_WORK INSTRUCTIONS_
Take the records below from their first line to the line with "return fillet(cup.edges().filter_by(Axis.Y), 22)", and restate those lines word for word.

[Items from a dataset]
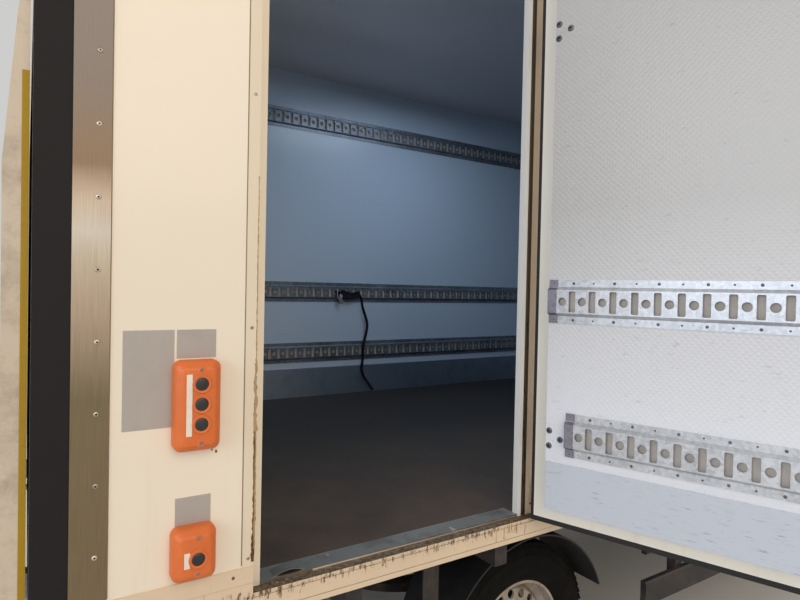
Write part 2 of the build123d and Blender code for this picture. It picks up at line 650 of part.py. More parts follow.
def make_handle_cup():
    """The hollow behind the left door's handle."""
    x = DOOR_REAR_X + 60
    cup = block(x, x + HANDLE_LENGTH, CAB_HALF_WIDTH - 26, CAB_HALF_WIDTH + 60, HANDLE_Z - 32, HANDLE_Z + 32)
    return fillet(cup.edges().filter_by(Axis.Y), 22)


def make_handle():
    """The left door's grip, across its hollow."""
    x = DOOR_REAR_X + 60
    grip = block(x - 22, x + HANDLE_LENGTH + 22, CAB_HALF_WIDTH - 9, CAB_HALF_WIDTH + 16, HANDLE_Z - 12, HANDLE_Z + 14)
    return fillet(grip.edges().filter_by(Axis.X), 7)


def make_mirror():
    """The left door mirror: a housing on two arms that leave the door below the window's front."""
    x = DOOR_FRONT_X - 10
    housing = block(x - 70, x + 15, CAB_HALF_WIDTH + 50, CAB_HALF_WIDTH + 235, 1470, 1790)
    housing = fillet(housing.edges(), 28)
    arms = None
    for z in (1400.0, 1425.0):
        arm = rod((x - 30, CAB_HALF_WIDTH - 22, z), (x - 30, CAB_HALF_WIDTH + 130, z + 90), 11)
        arms = arm if arms is None else arms + arm
    return housing + arms


def make_bumper_cut():
    """The space in front that the bumper's plastic shell takes out of the cab's form."""
    return block(BUMPER_REAR_X, 3400, -1200, 1200, 200, BUMPER_TOP_Z)


def make_bumper_recesses():
    """The blind slots of the bumper's lower intake, and the pocket of its left fog lamp."""
    front = cab_body(-10.0) - cab_body(RECESS)
    slots = None
    for z in BUMPER_SLOT_ZS:
        slot = block(2950, 3400, -430, 430, z, z + BUMPER_SLOT)
        slots = slot if slots is None else slots + slot
    pocket = rod((2950, FOG_LAMP_Y, FOG_LAMP_Z), (3400, FOG_LAMP_Y, FOG_LAMP_Z), FOG_LAMP_RADIUS)
    lens = rod((2950, FOG_LAMP_Y, FOG_LAMP_Z), (3400, FOG_LAMP_Y, FOG_LAMP_Z), FOG_LAMP_RADIUS - 0.3)
    return front & slots, front & pocket, (cab_body(5.0) - cab_body(RECESS)) & lens


# Box body

def hat_rail(length):
    """A load rail along X with its back on the plane y = 0 and its face towards -Y, centred on the origin."""
    half = RAIL_HEIGHT / 2
    neck = half - RAIL_FLANGE
    crown = neck - RAIL_DEPTH * 0.55
    t = RAIL_SHEET
    outline = Polyline(
        (0, -half), (0, half), (-t, half), (-t, neck), (-RAIL_DEPTH, crown), (-RAIL_DEPTH, -crown),
        (-t, -neck), (-t, -half), close=True)
    hollow = make_face(Polyline((0, neck - 3), (-RAIL_DEPTH + t, crown - 2),
                                (-RAIL_DEPTH + t, -crown + 2), (0, -neck + 3), close=True))
    section = make_face(outline) - hollow
    return extrude(Plane.YZ * section, length / 2, both=True)


def pierced_rail(length, round_holes=True):
    """A load rail with its slots, and the round holes between them."""
    rail = hat_rail(length)
    count = int((length - 2 * RAIL_END_GAP) // RAIL_PITCH)
    start = -(count - 1) / 2 * RAIL_PITCH
    cuts = []
    for i in range(count):
        x = start + i * RAIL_PITCH
        cuts.append(Pos(x, -RAIL_DEPTH + RAIL_SHEET / 2, 0) * Box(SLOT_WIDTH, RAIL_SHEET + 2, SLOT_HEIGHT))
        if round_holes and i:
            hole = Rotation(90, 0, 0) * Cylinder(ROUND_HOLE_RADIUS, RAIL_SHEET + 2)
            cuts.append(Pos(x - RAIL_PITCH / 2, -RAIL_DEPTH + RAIL_SHEET / 2, 0) * hole)
    return rail - cuts


def make_box():
    """The insulated panels, and the aluminium and stainless sections that join them."""
    half = BOX_WIDTH / 2
    inner = half - WALL
    rear = BOX_REAR_X + POST_DEPTH
    front = BOX_FRONT_X
    floor = block(rear, front - WALL, -inner, inner, BOX_BASE_Z, FLOOR_Z)
    for plate in (*make_kick_plates(), make_threshold()):
        floor -= plate
    roof = block(rear, front, -half, half, CEILING_Z, CEILING_Z + ROOF)
    wall = block(rear, front - WALL, inner, half, SIDE_RAIL_TOP_Z, CEILING_Z)
    front_wall = block(front - WALL, front, -half, half, BOX_BASE_Z, CEILING_Z)
    rail = block(rear, front - WALL, inner, half + TRIM, BOX_BASE_Z, SIDE_RAIL_TOP_Z)
    for z in SIDE_RAIL_GROOVE_ZS:
        rail -= block(rear - 1, front, half + TRIM - 1.5, half + TRIM + 1, z - 1.5, z + 1.5)
    top = CEILING_Z + ROOF
    corner = block(rear, front, half, half + TRIM, CEILING_Z - TRIM_OVERLAP, top + TRIM)
    corner += block(rear, front, half - TRIM_OVERLAP, half + TRIM, top, top + TRIM)
    corner = fillet(corner.edges().filter_by(Axis.X).sort_by(Axis.Z)[-2:].sort_by(Axis.Y)[-1:], 2.5)
    nose = block(front, front + TRIM, half - TRIM_OVERLAP, half + TRIM, BOX_BASE_Z, top + TRIM)
    return floor, roof, wall, front_wall, rail, corner, nose


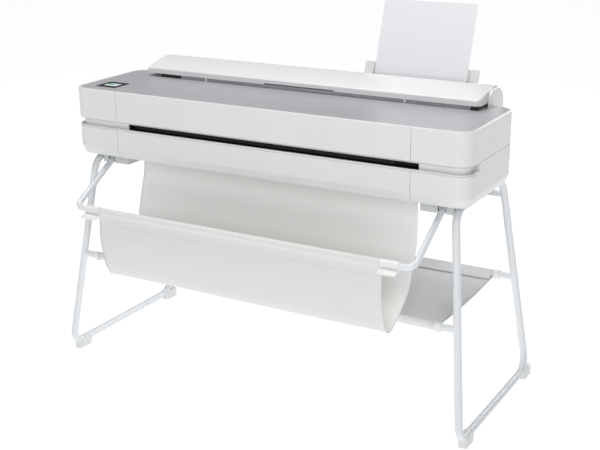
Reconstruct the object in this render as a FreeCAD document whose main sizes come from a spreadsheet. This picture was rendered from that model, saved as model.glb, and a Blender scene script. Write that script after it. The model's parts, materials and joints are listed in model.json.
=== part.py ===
import FreeCAD, Part
import math
import os
import re
import Sketcher

# Large format plotter on a tubular stand, in millimetres. +X is to the right of someone who
# faces the front, +Y is to the rear and +Z is up from the floor. The origin is on the floor,
# in the middle of the whole machine. Lengths along Y are measured back from the front face of
# the housing, and every piece is then moved by front_y.

SIZES = {
    # Housing: two rounded shells, one above the other, with a groove between them.
    "front_y": -174,
    "body_width": 1317, "body_depth": 344, "corner_radius": 46, "wall": 3.5,
    "upper_top": 876, "upper_bottom": 783, "lower_top": 761, "lower_bottom": 668,
    "rim_round": 3, "rim_low": 870.5, "rim_play": 0.4, "chamfer_height": 25, "chamfer_inset": 11,
    "seam_x": 491.5, "seam_gap": 1.2, "shell_gap": 2.2,
    "rear_seam_angle": 30, "rear_gap_angle": 4.5,
    # Groove and output slot.
    "groove_depth": 13, "slope_drop": 1.5, "groove_thick": 3, "groove_back": 85, "lip_height": 4.5,
    "parting_gap": 0.9, "slope_height": 5.4, "slope_depth": 8.8, "groove_floor": 757.5,
    "slot_left": -456, "slot_right": 511,
    # Top panel, with the touch panel at its left.
    "panel_low": 872.5, "panel_high": 875.3, "panel_inset": 8, "panel_notch_y": 300,
    "touch_left": -607, "touch_front": 48, "touch_side": 77, "touch_corner": 5,
    # Roll bay: everything turns about or lies round the spindle's axis.
    "roll_y": 372, "roll_z": 871.5, "trough_inner": 50.5, "trough_outer": 53.5,
    "trough_left": -557, "trough_right": 581.6, "trough_rim": 871, "cheek_radius": 50.2,
    "cheek_thick": 9.2, "end_right": 591, "end_radius": 51.5, "end_front": 321, "end_corner": 25,
    "end_round": 3, "cheek_skin": 0.8, "spindle_radius": 8, "spindle_play": 0.05, "hub_radius": 28,
    "hub_thick": 12, "core_radius": 25.2, "core_length": 25, "roll_width": 914,
    # Roll cover: a flap that runs from its front face to a round back over the roll.
    "cover_left": -562, "cover_right": 581, "cover_front": 262, "cover_edge": 902,
    "cover_bottom": 886, "cover_bulge": 3.5, "cover_thick": 3, "cover_radius": 55.5,
    "cover_corner": 20, "cover_back_angle": 17, "cover_brow": 5, "grip_half": 121, "grip_height": 4,
    "hinge_y": 426.8, "hinge_z": 888.8, "barrel_radius": 5, "hinge_pin": 2, "hinge_play": 0.05,
    "barrel_start": 505, "barrel_end": 545, "knuckle_start": 480, "knuckle_gap": 0.5,
    # Sheet feeder, which leans back on the roll cover.
    "feed_y": 392.8, "feed_z": 921.1, "tray_lean": 17.9, "tray_left": 156, "tray_right": 522,
    "tray_height": 40.2, "tray_thick": 3.5, "sheet_left": 190, "sheet_width": 297,
    "sheet_above": 229.2, "sheet_below": 22, "sheet_thick": 0.3, "guide_thick": 4.6,
    "guide_height": 33.2, "guide_depth": 10, "extension_width": 250, "extension_height": 147,
    "extension_thick": 2.6, "pocket_gap": 0.4,
    # Paper path and carriage inside the housing.
    "pan_inset": 13.2, "pan_bottom": 672, "pan_thick": 2, "pan_top": 698,
    "frame_x": 560, "frame_thick": 3, "frame_front": 26, "frame_back": 304,
    "rod_y": 130, "rod_z": 835, "rod_radius": 6,
    "rod_play": 0.05, "carriage_x": 490, "carriage_width": 100, "carriage_front": 62,
    "carriage_back": 155, "carriage_low": 775, "carriage_high": 855,
    "platen_left": -470, "platen_right": 430, "platen_front": 50, "platen_back": 150,
    "platen_low": 745, "platen_high": 771,
    "feed_roller_y": 168, "feed_roller_z": 760, "feed_roller_radius": 12, "axle_radius": 4,
    "pinch_radius": 5, "pinch_gap": 0.3, "output_roller_y": 36, "output_roller_z": 763,
    "output_roller_radius": 6, "belt_y": 100, "belt_low": 858.5, "belt_height": 6,
    "pulley_radius": 8, "idler_x": 546, "motor_x": -540, "motor_radius": 14,
    "motor_length": 49, "belt_thick": 1, "belt_play": 0.1,
    "feed_pulley_radius": 20, "feed_pulley_x": -578, "feed_pulley_width": 8,
    "feed_motor_y": 240, "feed_motor_z": 735, "feed_motor_radius": 20,
    "motor_pulley_radius": 6,
    "guide_rear": 314, "guide_bend": 300, "guide_top": 868, "guide_foot": 186, "guide_low": 774,
    "station_front": 62, "station_back": 150, "station_top": 768, "station_half": 48,
    # Ink supplies at the right, and the pivot of the door over them. The door turns on an
    # arm that reaches round the rear cover's edge.
    "ink_left": 568, "ink_width": 18, "ink_gap": 1.5, "ink_front": 30, "ink_depth": 120,
    "ink_low": 789, "ink_high": 850, "ink_floor_top": 788.7, "ink_floor_thick": 3.7,
    "pivot_x": 627, "pivot_y": 333, "pivot_pin": 2, "pivot_play": 0.05,
    "pivot_barrel": 4, "pivot_low": 790, "pivot_high": 860, "neck_y": 292, "neck_thick": 3,
    # Stand: two leaning loops of tube, joined by a cross tube and two shelf bars.
    "tube_radius": 11, "rail_top_x": 611, "rail_top_z": 651, "rail_low_x": 683,
    "rail_low_z": 24, "leg_front_top": 36, "leg_front_low": -62, "leg_rear_top": 390,
    "leg_rear_low": 485, "bend_top": 50, "bend_low_front": 42, "bend_low_rear": 50,
    "foot_width": 27, "foot_length": 62, "foot_height": 31, "foot_inset": 21,
    "cross_radius": 9, "cross_z": 603, "bar_radius": 10, "bar_z": 335,
    "collar_radius": 12.5, "collar_x": 582, "collar_length": 19, "screw_radius": 2.6,
    "shelf_half": 581, "shelf_thick": 2, "sleeve_radius": 12.5,
    # Basket: a swinging U of tube, and fabric that hangs from the housing to its bar.
    "arm_radius": 9, "arm_x": 564, "arm_y": 65, "arm_z": 647, "bar_half": 565,
    "basket_bar_y": -127, "basket_bar_z": 535, "arm_bend": 25, "eye_radius": 10,
    "pin_radius": 4, "pin_play": 0.05, "bracket_inner": 498, "bracket_outer": 599.4,
    "bracket_front": 53, "bracket_back": 123, "bracket_low": 633, "bracket_high": 671.8,
    "bracket_corner": 6, "bracket_slot": 12, "pin_reach": 8, "slot_depth": 22,
    "fabric_half": 475, "fabric_thick": 2, "clip_inner": 472, "clip_outer": 524,
    "clip_thick": 3, "lip_reach": 30, "lip_root": 9, "lip_high": 10, "lip_low": 22,
    "lip_edge": 19.5, "lip_under": 15.5,
    # Rear connectors and power key.
    "key_x": -600, "key_z": 730, "key_radius": 8, "key_play": 0.3, "inlet_x": -560,
    "inlet_z": 716, "inlet_half_x": 15.5, "ports_x": -480, "ports_z": 716,
    "ports_half_x": 25.5, "plug_half_z": 12.5,
    # Electronics on the chassis pan.
    "supply_left": -300, "supply_right": -120, "supply_front": 205, "supply_back": 315,
    "supply_top": 740, "board_left": -540, "board_right": -330, "board_z": 680,
    "board_thick": 2, "chip_side": 30,
}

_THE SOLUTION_
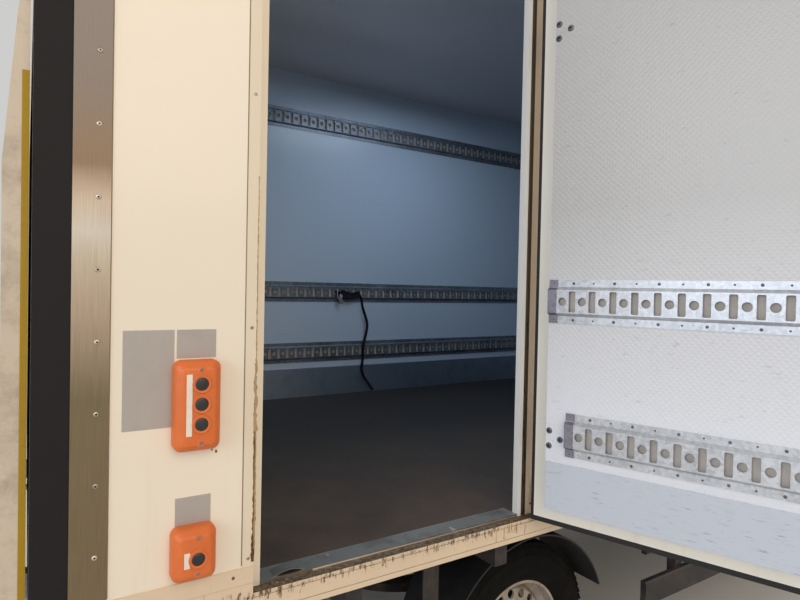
Write part 2 of the build123d and Blender code for this picture. It picks up at line 650 of part.py. More parts follow.
def make_handle_cup():
    """The hollow behind the left door's handle."""
    x = DOOR_REAR_X + 60
    cup = block(x, x + HANDLE_LENGTH, CAB_HALF_WIDTH - 26, CAB_HALF_WIDTH + 60, HANDLE_Z - 32, HANDLE_Z + 32)
    return fillet(cup.edges().filter_by(Axis.Y), 22)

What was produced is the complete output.